As they worked, the lawyers were constantly on the phone in the kitchen. It was the only phone in the Parish Hall, and on more than one occasion election officers were unable to make calls when they needed to. Sazama, a Republican, worried about that, and so did Nancy Wanless, a Democrat who served as the precinct's election supervisor. "A lot of times it was hard for me," says Wanless. "They were on the phone using it to call I don't know where, and I needed to call because we had some new districting. They were always talking on it." When Wanless protested, she got a chilly reaction from the out-of-towners. "I felt like they were trying to intimidate me," she recalls.

Through much of the day, Sazama wondered whether it was legal for the Democrats to use the precinct as a campaign office. "I didn't think that had any business in our polling place," she says. "If they wanted to do that, they could have had an office away from where we were doing the voting." In fact, such tactics are specifically forbidden by South Dakota law. But Sazama didn't know that, and there were no Republican lawyers, from out of state or anywhere else, at the precinct to help her (the GOP poll watchers were all locals, like Sazama). So she did nothing.

The big-city attorneys were part of a force of 10,000 lawyers deployed nationwide by the Democratic National Committee, ostensibly to ensure that voters' rights would be protected. But there is compelling evidence to suggest that at least some of the lawyers did just the opposite. According to the testimony of dozens of South Dakotans who worked at the polls, the out-of-state attorneys engaged in illegal electioneering, pressured poll workers to accept questionable ballots, and forced polling places in a heavily Democratic area to stay open for an hour past their previously-announced closing time. In addition, the testimony contains evidence of people being allowed to vote with little or no identification, of incorrectly marked ballots being counted as Democratic votes, of absentee ballots being counted without proper signatures, and, most serious of all, of voters who were paid to cast their ballots for Sen. Johnson.

The stories are told in more than 40 affidavits collected by Republicans in the days after the election and obtained by National Review. That evidence, along with interviews with state and local officials, suggests that Johnson may have benefited from hundreds of votes that were the product of polling-place misconduct. Had those votes not been added to his total, it seems likely that the senator, who won by just 524 votes, would instead have lost, and John Thune would today be South Dakota's senator-elect.

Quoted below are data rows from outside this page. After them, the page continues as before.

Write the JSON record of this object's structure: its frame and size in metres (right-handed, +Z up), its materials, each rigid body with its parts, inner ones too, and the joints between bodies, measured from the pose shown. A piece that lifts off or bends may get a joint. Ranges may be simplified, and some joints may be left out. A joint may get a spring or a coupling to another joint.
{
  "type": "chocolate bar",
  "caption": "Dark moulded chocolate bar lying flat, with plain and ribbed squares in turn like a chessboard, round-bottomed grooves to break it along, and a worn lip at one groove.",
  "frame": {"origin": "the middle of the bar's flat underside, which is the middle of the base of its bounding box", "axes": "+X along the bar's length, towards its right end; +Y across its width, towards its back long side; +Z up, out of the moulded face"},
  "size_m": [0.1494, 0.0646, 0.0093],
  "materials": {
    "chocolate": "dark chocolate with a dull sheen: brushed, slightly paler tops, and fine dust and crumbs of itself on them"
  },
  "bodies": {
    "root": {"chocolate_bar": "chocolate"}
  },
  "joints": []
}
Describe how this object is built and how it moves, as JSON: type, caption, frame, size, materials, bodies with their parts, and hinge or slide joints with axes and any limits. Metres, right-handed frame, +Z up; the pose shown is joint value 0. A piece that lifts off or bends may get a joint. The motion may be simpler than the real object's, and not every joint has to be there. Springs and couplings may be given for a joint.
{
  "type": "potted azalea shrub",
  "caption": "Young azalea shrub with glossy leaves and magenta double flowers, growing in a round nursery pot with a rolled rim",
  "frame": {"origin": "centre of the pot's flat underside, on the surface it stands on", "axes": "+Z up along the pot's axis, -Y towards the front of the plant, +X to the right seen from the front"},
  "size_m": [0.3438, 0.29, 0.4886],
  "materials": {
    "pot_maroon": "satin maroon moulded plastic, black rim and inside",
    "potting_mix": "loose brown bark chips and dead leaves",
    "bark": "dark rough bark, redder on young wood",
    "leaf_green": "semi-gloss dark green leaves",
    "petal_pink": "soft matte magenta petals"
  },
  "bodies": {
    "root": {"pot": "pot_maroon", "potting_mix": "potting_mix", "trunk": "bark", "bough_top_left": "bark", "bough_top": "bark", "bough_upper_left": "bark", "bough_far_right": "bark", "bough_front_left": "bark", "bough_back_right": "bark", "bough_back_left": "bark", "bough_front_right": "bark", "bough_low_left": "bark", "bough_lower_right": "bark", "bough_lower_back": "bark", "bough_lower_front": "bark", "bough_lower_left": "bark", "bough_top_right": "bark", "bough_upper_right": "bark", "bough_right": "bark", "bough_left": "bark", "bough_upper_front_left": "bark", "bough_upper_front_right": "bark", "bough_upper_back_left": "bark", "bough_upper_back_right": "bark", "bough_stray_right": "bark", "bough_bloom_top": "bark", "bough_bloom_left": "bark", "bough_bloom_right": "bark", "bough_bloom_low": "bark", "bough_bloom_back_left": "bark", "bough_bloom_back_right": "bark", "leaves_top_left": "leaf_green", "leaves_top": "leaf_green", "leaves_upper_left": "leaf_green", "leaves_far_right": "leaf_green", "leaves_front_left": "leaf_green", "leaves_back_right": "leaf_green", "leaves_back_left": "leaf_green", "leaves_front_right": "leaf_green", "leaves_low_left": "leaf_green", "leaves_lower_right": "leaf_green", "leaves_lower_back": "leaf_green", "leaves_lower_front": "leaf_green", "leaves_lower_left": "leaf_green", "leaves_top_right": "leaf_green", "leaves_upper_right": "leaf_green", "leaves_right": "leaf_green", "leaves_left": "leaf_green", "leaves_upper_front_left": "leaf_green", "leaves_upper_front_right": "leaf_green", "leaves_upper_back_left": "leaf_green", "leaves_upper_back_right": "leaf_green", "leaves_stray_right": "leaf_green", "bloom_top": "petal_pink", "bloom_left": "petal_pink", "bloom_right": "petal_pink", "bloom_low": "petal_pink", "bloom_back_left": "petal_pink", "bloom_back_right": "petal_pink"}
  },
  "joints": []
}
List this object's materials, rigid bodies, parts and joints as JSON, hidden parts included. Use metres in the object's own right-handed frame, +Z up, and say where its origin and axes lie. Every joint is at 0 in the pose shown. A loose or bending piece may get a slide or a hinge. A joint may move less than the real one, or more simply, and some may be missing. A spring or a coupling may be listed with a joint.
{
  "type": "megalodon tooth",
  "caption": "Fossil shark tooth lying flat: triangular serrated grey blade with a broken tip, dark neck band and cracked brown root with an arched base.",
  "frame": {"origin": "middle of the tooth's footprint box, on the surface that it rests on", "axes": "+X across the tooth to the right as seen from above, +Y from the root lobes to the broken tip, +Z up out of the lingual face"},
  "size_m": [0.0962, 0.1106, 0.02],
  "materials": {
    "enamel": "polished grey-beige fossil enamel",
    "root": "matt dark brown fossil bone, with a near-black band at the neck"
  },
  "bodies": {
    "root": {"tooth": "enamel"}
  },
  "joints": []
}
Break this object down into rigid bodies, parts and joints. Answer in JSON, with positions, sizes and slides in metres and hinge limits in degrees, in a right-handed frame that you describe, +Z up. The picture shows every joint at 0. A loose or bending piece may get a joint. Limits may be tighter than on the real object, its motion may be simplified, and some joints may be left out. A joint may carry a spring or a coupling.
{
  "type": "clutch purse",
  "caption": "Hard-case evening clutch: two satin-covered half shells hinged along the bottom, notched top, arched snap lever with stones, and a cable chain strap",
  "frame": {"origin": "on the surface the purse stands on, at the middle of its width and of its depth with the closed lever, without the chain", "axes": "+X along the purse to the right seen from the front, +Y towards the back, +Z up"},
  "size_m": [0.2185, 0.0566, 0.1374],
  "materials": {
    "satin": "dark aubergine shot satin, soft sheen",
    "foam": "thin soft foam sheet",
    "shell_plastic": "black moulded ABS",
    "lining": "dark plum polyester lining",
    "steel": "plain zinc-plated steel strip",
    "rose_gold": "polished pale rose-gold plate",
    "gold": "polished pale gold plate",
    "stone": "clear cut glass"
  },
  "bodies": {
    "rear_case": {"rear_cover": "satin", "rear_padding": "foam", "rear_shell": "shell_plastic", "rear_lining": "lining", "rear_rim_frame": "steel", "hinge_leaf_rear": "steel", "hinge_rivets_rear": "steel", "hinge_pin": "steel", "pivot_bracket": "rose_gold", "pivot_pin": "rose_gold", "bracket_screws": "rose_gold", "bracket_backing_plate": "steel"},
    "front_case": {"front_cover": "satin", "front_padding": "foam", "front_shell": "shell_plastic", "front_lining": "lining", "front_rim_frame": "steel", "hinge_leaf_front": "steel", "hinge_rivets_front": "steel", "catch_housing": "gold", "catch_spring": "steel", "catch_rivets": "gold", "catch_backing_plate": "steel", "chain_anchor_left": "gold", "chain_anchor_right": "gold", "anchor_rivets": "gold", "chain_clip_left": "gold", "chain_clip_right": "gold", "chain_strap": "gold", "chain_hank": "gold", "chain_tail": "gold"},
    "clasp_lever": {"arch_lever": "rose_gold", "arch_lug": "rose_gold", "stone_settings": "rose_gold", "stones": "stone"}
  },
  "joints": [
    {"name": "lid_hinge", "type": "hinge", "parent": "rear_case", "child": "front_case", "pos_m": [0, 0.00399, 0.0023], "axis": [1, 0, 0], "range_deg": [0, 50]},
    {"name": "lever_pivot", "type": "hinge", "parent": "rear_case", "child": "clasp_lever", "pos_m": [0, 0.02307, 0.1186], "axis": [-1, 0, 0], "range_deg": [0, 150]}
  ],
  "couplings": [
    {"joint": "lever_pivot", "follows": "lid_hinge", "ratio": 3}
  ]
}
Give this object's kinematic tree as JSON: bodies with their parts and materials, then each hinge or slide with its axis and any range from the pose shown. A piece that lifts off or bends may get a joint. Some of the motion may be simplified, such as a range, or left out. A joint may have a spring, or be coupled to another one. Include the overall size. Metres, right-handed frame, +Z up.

Ed Assman is a retired highway-patrol officer who lives in Pierre, the state capital. He has several relatives who are politically active in Todd County, home of the Rosebud Indian Reservation, and on Election Day he traveled to the small town of Parmelee, in the northwest part of the county, to serve as a Republican poll watcher. The precinct where he worked was in a place known as the Elderly Nutrition Center.

"It was one big open room," Assman recalls, about 20 feet by 45 feet. At one end were tables for election officials and voters. Poll watchers sat at another table. The main Democratic poll watcher was from Washington, and he set up an area not far from the voting table from which he directed the van operation that picked up Democratic voters. "It was obvious that they were running their campaign headquarters out of there," says Assman. "The drivers of the vans were coordinating their efforts with Democratic poll watchers inside the polling place." Assman's recollection is quite similar to what Sazama saw in Mission. And at yet another precinct, in the town of Rosebud, a witness who asked not to be identified says he also saw Democratic poll workers running a carpool system "out of the polling place."